Queen : The Studio Experience Montreux

Montreux, Août 2018

La ville de Montreux est un lieu que j’apprécie mais jusque-là, je n’en avais profité que durant son réputé festival de Jazz du mois de juillet. Le contexte pouvait sembler différent en se rendant dans la cité helvétique au mois d’août, mais c’est ainsi que j’allais redécouvrir les lieux avec quelques cohues en moins et sans l’odeur des frites sur le grill (même si j’adore ça…) sous le son des saxophones !

Eh oui, le cadre est forcément différent avec cette affluence bien plus réduite. D’autant que cette fois-ci, les nombreux stands ne sont plus là pour me cacher le Lac Léman et sa vue sur les montagnes. C’est une sensation de calme et de repos qui domine notre esprit, et le regard ainsi que la perception de cette ville ne peuvent être que différents. Le temps a ainsi moins d’emprise sur nous, sans ce besoin de scruter l’heure et autres impératifs valables le temps du festival.

Dans ce contexte, je ne pouvais que vouloir visiter cette cité plus en détails et tenter de la décrypter. Une tentative de comprendre pourquoi tant d’artistes ont aimé ce lieu pour s’en imprégner et puiser ainsi leur inspiration. L’un des nombreux exemples est indéniablement Freddie Mercury, à l’image de sa statue se trouvant à la Place du Marché, au bord du Léman. Bien entendu, j’avais déjà vu cette oeuvre durant mes précédentes venues, mais cette fois-ci j’étais décidé à approfondir le sujet de ce lien cimenté entre le chanteur de Queen et la cité de la Riviera Suisse.

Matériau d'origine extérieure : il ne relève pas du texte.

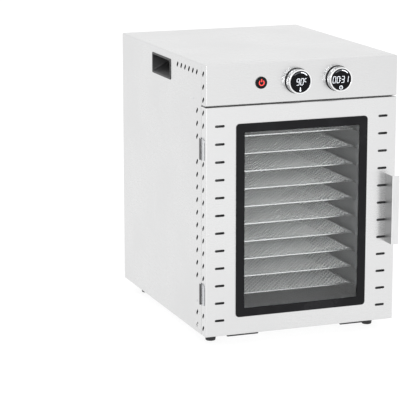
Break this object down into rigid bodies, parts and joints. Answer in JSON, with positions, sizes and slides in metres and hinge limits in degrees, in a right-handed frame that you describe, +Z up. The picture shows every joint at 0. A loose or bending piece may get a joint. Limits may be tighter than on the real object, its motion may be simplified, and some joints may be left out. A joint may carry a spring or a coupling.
{
  "type": "food dehydrator",
  "caption": "Cabinet food dehydrator in folded steel with a glazed hinged door, sliding mesh trays, a rear fan and ring heater, and two display knobs.",
  "frame": {"origin": "bottom centre of the whole object's box, on the surface it stands on; the box runs from the hinge barrels to the right grip's lip and from the door handle to the rear edge", "axes": "+Z up, the door and the controls face -Y, +X to the right seen from the front"},
  "size_m": [0.3548, 0.465, 0.485],
  "materials": {
    "cabinet_steel": "satin stainless sheet, fine grain",
    "liner_steel": "plain mill steel sheet",
    "tray_mesh": "fine expanded mesh in a folded rim",
    "black_plastic": "satin moulded plastic",
    "display_glass": "black gloss",
    "window_glass": "clear tempered glass",
    "rubber": "matte rubber",
    "knob_metal": "turned and satin anodised",
    "bright_metal": "zinc-plated steel",
    "motor_grey": "dark grey coated metal",
    "circuit_board": "green solder mask",
    "heater_sheath": "heat-tinted steel tube"
  },
  "bodies": {
    "cabinet": {"outer_wrap": "cabinet_steel", "base_pan": "cabinet_steel", "rear_panel": "cabinet_steel", "control_panel": "cabinet_steel", "front_frame": "cabinet_steel", "divider_shelf": "liner_steel", "liner_left": "liner_steel", "liner_right": "liner_steel", "liner_top": "liner_steel", "liner_floor": "liner_steel", "air_baffle": "liner_steel", "motor_bracket": "liner_steel", "fan_guard": "liner_steel", "left_grip_cup": "black_plastic", "right_grip_cup": "black_plastic", "power_bezel": "black_plastic", "temperature_bezel": "black_plastic", "time_bezel": "black_plastic", "power_inlet": "black_plastic", "temperature_display": "display_glass", "time_display": "display_glass", "front_left_foot": "rubber", "front_right_foot": "rubber", "rear_left_foot": "rubber", "rear_right_foot": "rubber", "upper_hinge_body_leaf": "bright_metal", "lower_hinge_body_leaf": "bright_metal", "upper_hinge_pin": "bright_metal", "lower_hinge_pin": "bright_metal", "fan_motor": "motor_grey", "door_magnet": "motor_grey", "control_board": "circuit_board", "power_board": "circuit_board", "heater_element": "heater_sheath"},
    "door": {"door_skin": "cabinet_steel", "door_liner": "liner_steel", "window_border": "display_glass", "window_glass": "window_glass", "door_gasket": "rubber", "door_handle": "cabinet_steel", "left_door_strip": "rubber", "right_door_strip": "rubber", "strike_plate": "bright_metal", "upper_hinge_door_leaf": "bright_metal", "lower_hinge_door_leaf": "bright_metal"},
    "fan": {"fan_impeller": "bright_metal", "motor_shaft": "bright_metal"},
    "temperature_knob": {"temperature_knob": "knob_metal"},
    "time_knob": {"time_knob": "knob_metal"},
    "power_button": {"power_button": "black_plastic"},
    "tray_01": {"tray_01": "tray_mesh"},
    "tray_02": {"tray_02": "tray_mesh"},
    "tray_03": {"tray_03": "tray_mesh"},
    "tray_04": {"tray_04": "tray_mesh"},
    "tray_05": {"tray_05": "tray_mesh"},
    "tray_06": {"tray_06": "tray_mesh"},
    "tray_07": {"tray_07": "tray_mesh"},
    "tray_08": {"tray_08": "tray_mesh"},
    "tray_09": {"tray_09": "tray_mesh"},
    "tray_10": {"tray_10": "tray_mesh"}
  },
  "joints": [
    {"name": "door_hinge", "type": "hinge", "parent": "cabinet", "child": "door", "pos_m": [-0.1747, -0.1855, 0.2167], "axis": [0, 0, -1], "range_deg": [0, 180]},
    {"name": "temperature_turn", "type": "hinge", "parent": "cabinet", "child": "temperature_knob", "pos_m": [-0.0102, -0.2135, 0.451], "axis": [0, 1, 0], "continuous": true},
    {"name": "time_turn", "type": "hinge", "parent": "cabinet", "child": "time_knob", "pos_m": [0.0643, -0.2135, 0.451], "axis": [0, 1, 0], "continuous": true},
    {"name": "power_press", "type": "slide", "parent": "cabinet", "child": "power_button", "axis": [0, 1, 0], "range_m": [0, 0.0015], "stiffness_N_per_m": 800},
    {"name": "fan_spin", "type": "hinge", "parent": "cabinet", "child": "fan", "pos_m": [0.0013, 0.1935, 0.219], "axis": [0, 1, 0], "continuous": true},
    {"name": "tray_01_slide", "type": "slide", "parent": "cabinet", "child": "tray_01", "axis": [0, -1, 0], "range_m": [0, 0.022]},
    {"name": "tray_02_slide", "type": "slide", "parent": "cabinet", "child": "tray_02", "axis": [0, -1, 0], "range_m": [0, 0.022]},
    {"name": "tray_03_slide", "type": "slide", "parent": "cabinet", "child": "tray_03", "axis": [0, -1, 0], "range_m": [0, 0.022]},
    {"name": "tray_04_slide", "type": "slide", "parent": "cabinet", "child": "tray_04", "axis": [0, -1, 0], "range_m": [0, 0.022]},
    {"name": "tray_05_slide", "type": "slide", "parent": "cabinet", "child": "tray_05", "axis": [0, -1, 0], "range_m": [0, 0.022]},
    {"name": "tray_06_slide", "type": "slide", "parent": "cabinet", "child": "tray_06", "axis": [0, -1, 0], "range_m": [0, 0.022]},
    {"name": "tray_07_slide", "type": "slide", "parent": "cabinet", "child": "tray_07", "axis": [0, -1, 0], "range_m": [0, 0.022]},
    {"name": "tray_08_slide", "type": "slide", "parent": "cabinet", "child": "tray_08", "axis": [0, -1, 0], "range_m": [0, 0.022]},
    {"name": "tray_09_slide", "type": "slide", "parent": "cabinet", "child": "tray_09", "axis": [0, -1, 0], "range_m": [0, 0.022]},
    {"name": "tray_10_slide", "type": "slide", "parent": "cabinet", "child": "tray_10", "axis": [0, -1, 0], "range_m": [0, 0.022]}
  ]
}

Tout a commencé lorsque le groupe vient enregistrer aux Mountain Studios de nombreuses sessions pour son album « Jazz » en 1978. Nous sommes loin de l’ambiance « Sex, Drugs and Rock’n Roll » dans cette commune du canton de Vaud, mais sa quiétude ainsi que les qualités sonores du studio feront tomber la formation britannique sous son charme. En effet, dès l’année suivante, de retour à Montreux pour mixer son album « Live Killers », le groupe rachète le Mountain Studios. Il le conservera jusqu’en 1993, l’année où leur ami David Richards prend le relais. Une cession toute naturelle car ce dernier était déjà l’ingénieur du son en charge du studio lors de la première venue de Queen en Suisse et il resta impliqué en tant que producteur associé de chaque opus réalisé en terre helvète. David finira par déplacer le Mountain Studios en 2002 à Attalens, mais qu’importe, le lieu se voit offrir une seconde vie le 2 décembre 2013. Ainsi, l’âme et l’univers de Queen sont idéalement restitués dans le musée « Queen The Studio Experience », inauguré par son guitariste Brian May.

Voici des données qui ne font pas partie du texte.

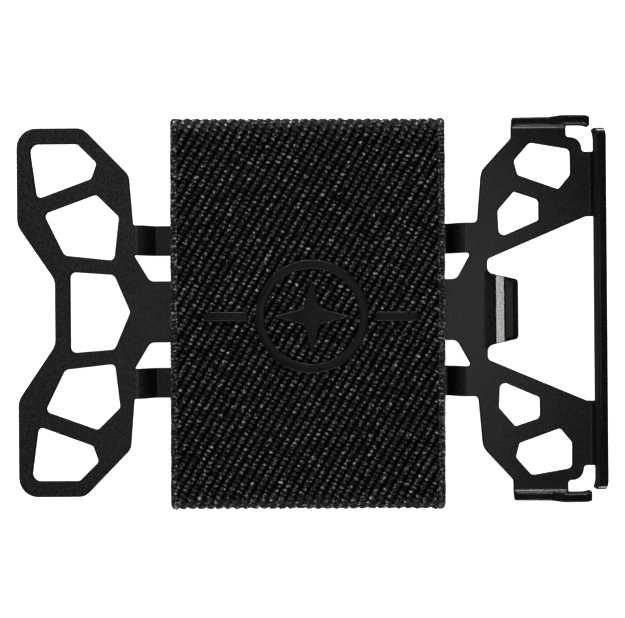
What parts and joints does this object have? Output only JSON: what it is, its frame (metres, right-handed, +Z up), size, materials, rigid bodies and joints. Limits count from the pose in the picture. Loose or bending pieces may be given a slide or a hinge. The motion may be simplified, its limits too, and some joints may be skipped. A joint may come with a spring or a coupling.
{
  "type": "minimalist wallet",
  "caption": "Slim card wallet: a bent black steel frame with cut-out windows and an opener lip, and a woven elastic loop that holds cards in front and bills behind.",
  "frame": {"origin": "on the surface the wallet lies on, under the middle of the steel sheet and within half a millimetre of the middle of the whole wallet", "axes": "+X along the wallet towards the card stop, +Y across it, +Z up out of the card side"},
  "size_m": [0.0873, 0.059, 0.009],
  "materials": {
    "black_coated_steel": "fine matte black oxide coat on steel",
    "bare_steel": "bare ground steel in the groove of the opener lip",
    "elastic_webbing": "black twill-woven elastic webbing",
    "pressed_film": "smooth satin film pressed into the weave",
    "sewing_thread": "black twisted polyester thread"
  },
  "bodies": {
    "frame": {"thumb_end": "black_coated_steel", "centre_bar": "black_coated_steel", "rail_upper": "black_coated_steel", "rail_lower": "black_coated_steel", "opener_end": "black_coated_steel", "opener_lip": "black_coated_steel", "end_wall": "black_coated_steel", "corner_tab_upper": "black_coated_steel", "corner_tab_lower": "black_coated_steel"},
    "band": {"band_rear_upper": "elastic_webbing", "band_rear_lower": "elastic_webbing", "band_fold_upper": "elastic_webbing", "band_fold_lower": "elastic_webbing", "seam_thread": "sewing_thread"},
    "band_face": {"band_front": "elastic_webbing", "emblem_film": "pressed_film"}
  },
  "joints": [
    {"name": "band_shift", "type": "slide", "parent": "frame", "child": "band", "axis": [1, 0, 0], "range_m": [-0.0021, 0.0004]},
    {"name": "band_lift", "type": "slide", "parent": "band", "child": "band_face", "axis": [0, 0, 1], "range_m": [0, 0.0076], "stiffness_N_per_m": 400, "deforming": ["band_fold_upper", "band_fold_lower"]}
  ]
}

Je ne pouvais donc pas passer à côté de ce lieu de pèlerinage pour les fans de Queen et de la musique en général. Mon GPS a alors la délicatesse de me diriger vers le célèbre Casino de Montreux, l’occasion de penser à son incendie de décembre 1971, lors d’un concert de Frank Zappa. A quelques mètres de là, Deep Purple, de son hôtel, s’inspira de cet incident pour écrire et enregistrer « Smoke On The Water ». Toutefois, je ne pense pas aux roulettes, ni aux machines à sous, bien que ça pourrait être mon jour de chance (encore que je n’ai jamais vu un casino fermer…). J’avais pourtant mes papiers d’identité faisant foi de ma majorité dans le cas où je gagnais le gros lot… mais je m’égare ! Le but de mon déplacement est avant tout d’apprécier ce bel hommage à Freddie Mercury. L’occasion de m’imprégner de l’ambiance de ce studio qui ne compte pas moins de sept albums enregistrés à son actif par le groupe Queen.

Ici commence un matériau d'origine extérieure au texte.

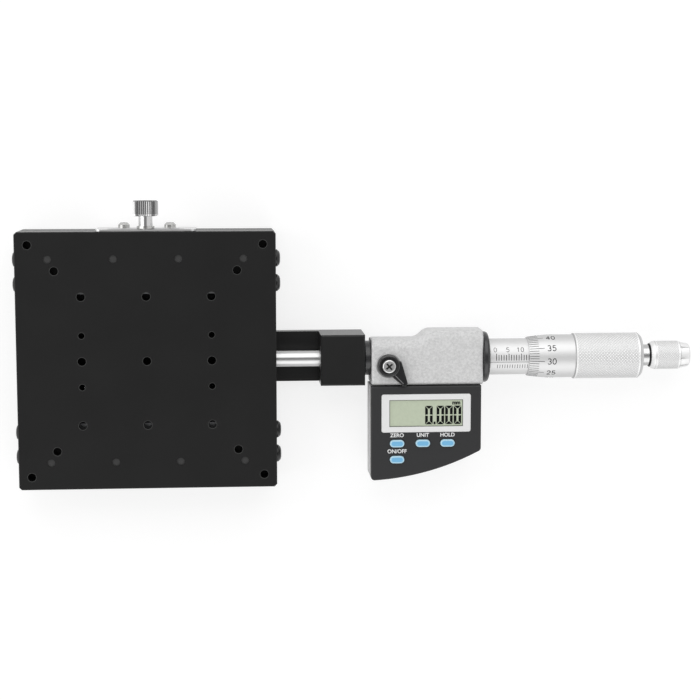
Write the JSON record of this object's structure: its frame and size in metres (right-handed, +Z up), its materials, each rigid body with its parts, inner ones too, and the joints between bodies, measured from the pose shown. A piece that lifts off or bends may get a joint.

Je n’ai pas encore pénétré à l’intérieur du casino que la visite commence déjà : à l’extérieur, le mur d’origine ainsi que la porte d’entrée de l’époque (aujourd’hui condamnée) sont recouverts de messages de fans. Ils sont venus des quatre coins du monde pour écrire sur ce mur, et on ressent déjà toute la passion et une sorte de délivrance d’exprimer tout cet amour pour leurs idoles. On voit même de nombreux dessins, réalisés avec talent, sans oublier des messages pour souhaiter un bon anniversaire à Freddie et quelques clins d’oeil à la discographie du groupe. Je remarque également quelques messages venant des fans de Michael Jackson : on ne se refait pas ! Pour la petite HIStoire, le Roi de la Pop est venu réaliser ici quelques sessions pour son album « Blood On The Dance Floor » en janvier 1997. Ces premiers instants de ma visite sont forts agréables à ressentir toute cette chaleur humaine. Ce mur est un lieu de recueillement qui permet aux fans de s’exprimer et d’être également des acteurs de ce « Queen The Studio Experience ».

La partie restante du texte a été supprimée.